As we continue to emerge from the most serious days of the COVID-19 pandemic to the “new normal,” many aspects of life are returning to pre-pandemic function. Unfortunately, this is not the case for the critical care workforce, which has been greatly stressed, reduced, and exhausted. Those of us who continue to directly care for critically ill and injured patients are in even shorter supply than before, which provides many unique challenges.
One of the many ways the Society of Critical Care Medicine (SCCM) is working to help address this challenge is to prioritize and rethink ease, comfort, and cost of access to the Critical Care Congress. We strongly believe that providing an opportunity to gather together to share and learn directly from one another is vital, but we recognize that the stresses and strains in our local workplaces make it tougher than ever to find coverage and travel long distances to gather in person. We will continue to include the online version of Congress program content with in-person registration to increase the value of the content of accredited continuing education (ACE) content well beyond the few days of the in-person Congress. As of this writing, more than 700 of our colleagues have already used LearnICU to access the 2023 Congress sessions and to claim ACE credit.
Another way we will strategically address accessibility is by striving to bring Congress closer to where our members live, work, and play. We will use our informatics data to reduce the need to travel significant distances to attend Congress in person by moving it closer to transportation hubs. The Society has recently completed a review of all future Congress sites and is working to reschedule future Congresses to facilitate this goal. Congress is a large, complex activity with commitments that must be planned several years in advance and, of course, facilities must be available for our use.
The 2024 Congress will remain in Phoenix, Arizona, from January 21, through January 23, 2024, and the 2025 Congress will be held in Orlando, Florida, from February 23 through February 26, 2025. We are working to relocate future Congresses starting in 2026 to make them more convenient for the critical care community.

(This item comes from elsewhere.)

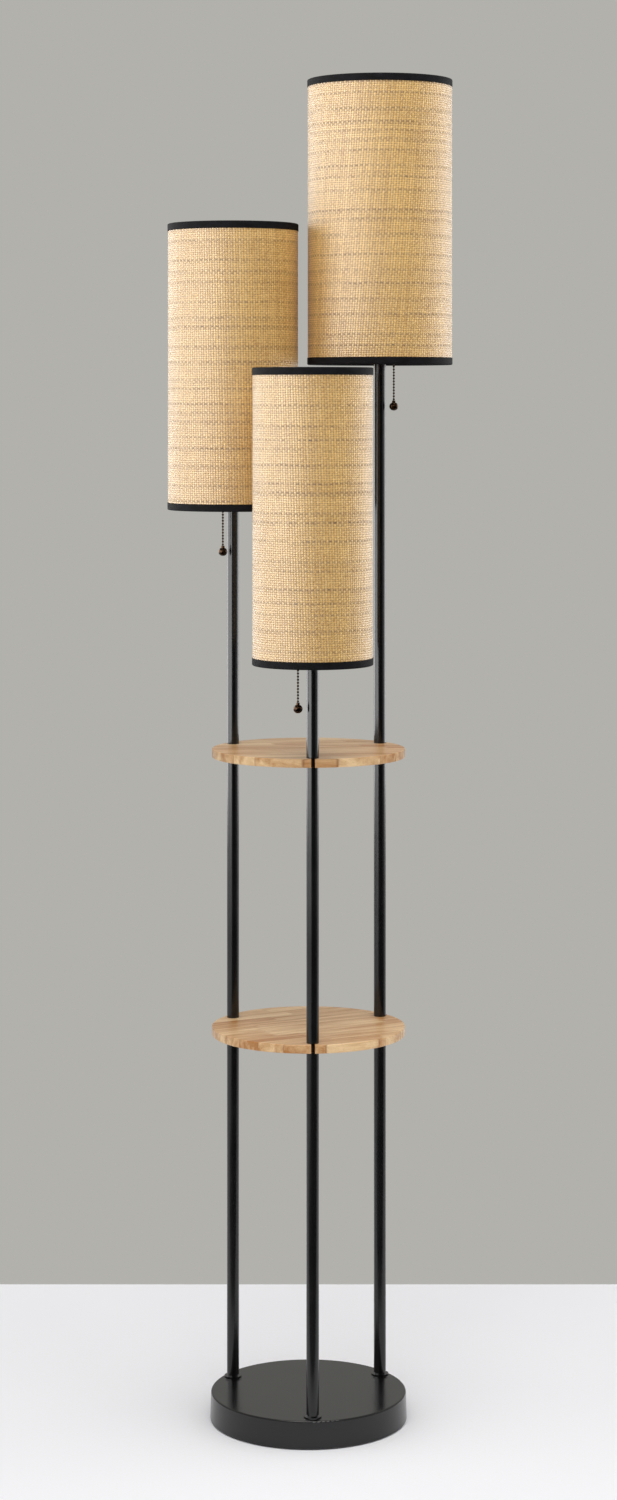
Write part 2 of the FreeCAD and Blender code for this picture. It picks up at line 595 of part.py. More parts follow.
def fitter_arm(ring_r, ring_z):
    """Bent wire in the XZ plane: up from the bottom ring, round a knee and up to the flat ring."""
    foot = Vector(ring_r, 0, ring_z)
    head = Vector(FITTER_R, 0, FITTER_BOTTOM + FITTER_T / 2)
    knee = Vector(ring_r, 0, ARM_FOOT_H)
    slope = (head - knee).normalize()
    turn = slope.getAngle(Vector(0, 0, 1))
    bend_start = knee - Vector(0, 0, ARM_KNEE_R * math.tan(turn / 2))
    bend_end = knee + slope * (ARM_KNEE_R * math.tan(turn / 2))
    centre = bend_start - Vector(ARM_KNEE_R, 0, 0)
    bend_mid = centre + Vector(ARM_KNEE_R * math.cos(turn / 2), 0, ARM_KNEE_R * math.sin(turn / 2))
    path = Part.Wire([
        Part.LineSegment(foot, bend_start).toShape(),
        Part.Arc(bend_start, bend_mid, bend_end).toShape(),
        Part.LineSegment(bend_end, head).toShape(),
    ])
    section = Part.Wire(Part.makeCircle(ARM_R, foot, Vector(0, 0, 1)))
    return path.makePipeShell([section], True, False)


def shade_fitter(ring_r, ring_z):
    """Bottom wire ring, three bent arms and the flat ring that sits on the lampholder."""
    body = pipe(FITTER_R, SHELL_R + FITTER_GAP, FITTER_BOTTOM, FITTER_BOTTOM + FITTER_T)
    arm = fitter_arm(ring_r, ring_z)
    for k in range(3):
        body = body.fuse(placed(arm, Vector(), 60.0 + 120.0 * k))
    return body.fuse(wire_ring(ring_r, ring_z))


def make_head(name):
    base = pole_at(name, SHADE_BOTTOM[name])
    turn = CHAIN_ANGLE[name]

    def put(node, shape, degrees=turn):
        add(node, placed(shape, base, degrees))

    radius, wall = SHADE_R[name], SHADE_WALL
    ring_r = radius - wall - WIRE_GAP - WIRE_R
    ring_z = TRIM_T + WIRE_GAP + WIRE_R
    put(f"{name}_shade_cover", pipe(radius, radius - wall, TRIM_T, SHADE_H - TRIM_T))
    low = trim(radius)
    high = low.mirror(Vector(0, 0, SHADE_H / 2), Vector(0, 0, 1))
    put(f"{name}_shade_trims", low)
    put(f"{name}_shade_trims", high)
    put(f"{name}_shade_top_ring", wire_ring(ring_r, SHADE_H - ring_z))
    put(f"{name}_shade_fitter", shade_fitter(ring_r, ring_z))
    put("shade_ring_nuts", ring_nut())
    put("socket_nipples", pipe(NIPPLE_R, NIPPLE_BORE_R, POLE_END - NIPPLE_IN_TUBE, HUB_TOP))
    put("socket_caps", socket_cap())
    put(f"{name}_socket_shell", socket_shell())
    put("socket_insulators", insulator())
    put("socket_screw_shells", screw_shell())
    put("socket_contacts", cylinder(CONTACT_R, CONTACT_BOTTOM, CONTACT_BOTTOM + CONTACT_H))
    put("switch_pins", switch_pin())
    put(f"{name}_switch_lever", switch_lever())
    put(f"{name}_pull_chain", pull_chain())
    put(f"{name}_pull_ball", pull_ball())
    put("bulb_caps", bulb_cap())
    put(f"{name}_bulb_globe", bulb_globe())
    add("pole_leads", lead(name, base.z + HUB_TOP + LEAD_TAIL))


make_base()
add("lower_shelf", shelf(LOWER_SHELF_TOP))
add("upper_shelf", shelf(UPPER_SHELF_TOP))
for pole_name in POLE_NAMES:
    make_pole(pole_name)
    make_head(pole_name)

os.makedirs("parts", exist_ok=True)
for node_name, solids in sorted(nodes.items()):
    shape = solids[0] if len(solids) == 1 else Part.makeCompound(solids)
    bad = [s for s in solids if not s.isValid() or s.Volume <= 0]
    print(f"{node_name}: {sum(len(s.Solids) for s in solids)} solids, {shape.Volume:.1f} mm3",
          "INVALID" if bad else "")
    shape.exportStep(f"parts/{node_name}.step")
print(len(nodes), "nodes")
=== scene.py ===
import math

import bpy
import numpy as np
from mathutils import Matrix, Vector


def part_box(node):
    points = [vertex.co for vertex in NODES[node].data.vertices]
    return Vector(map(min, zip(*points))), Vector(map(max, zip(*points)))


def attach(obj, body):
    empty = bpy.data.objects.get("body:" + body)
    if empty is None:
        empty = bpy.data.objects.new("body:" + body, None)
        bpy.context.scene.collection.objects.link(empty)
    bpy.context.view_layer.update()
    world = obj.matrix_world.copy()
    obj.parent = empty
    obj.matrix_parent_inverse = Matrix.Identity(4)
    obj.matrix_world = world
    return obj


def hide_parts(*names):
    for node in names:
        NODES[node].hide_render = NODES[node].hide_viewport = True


# Looks of a shelf floor lamp with three woven drum shades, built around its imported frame.
# Metres, +Z up, the front is -Y. Sizes in millimetres are written as a number times MM.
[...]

Because most SCCM members are in high-population centers clustered around the U.S. Great Lakes, California, and the U.S. Eastern Seaboard, Congress will be in those areas some years, necessitating a change in dates from January or February to March or April. We will announce future Congress locations and dates as contracts are finalized.
In addition to finding convenient locations for Congress, we must also consider a multitude of other important factors, including finding conference facilities and hotel accommodations to support nearly 6000 participants in a financially responsible manner. Also, because sites must be contracted several years in advance, we must ensure that those facilities can accommodate a reasonable growth in attendance.
Although SCCM is politically neutral and does not politically advocate or lobby, the SCCM Council and leadership also carefully consider social and policy issues. SCCM’s diverse members and attendees must feel safe and accommodated in the cities they visit. Read more about how Congress locations are determined in our FAQ.
No matter where Congress is held, SCCM remains committed to engaging with host city officials, local healthcare professionals, and community members. SCCM works to share best practices and foster collaboration to improve health outcomes for all individuals. For example, in 2024 in Phoenix, SCCM will partner with the Indian Health Service to provide free educational programs and other resources to those who serve the Native American community. In 2023, we partnered with Project Homeless Connect and the San Francisco Ambassadors, two groups that work with the unhoused population. SCCM supported Projects Homeless Connect’s Community Day of Service, which provided essential healthcare services delivered with care and dignity to people who are unhoused. Additionally, SCCM provided Stop the Bleed training for the staff from these two organizations.
SCCM’s elected leadership and senior staff consider all these issues as we work to deliver the highest-quality educational programs in service of the SCCM mission to secure the highest-quality care for all critically ill and injured patients.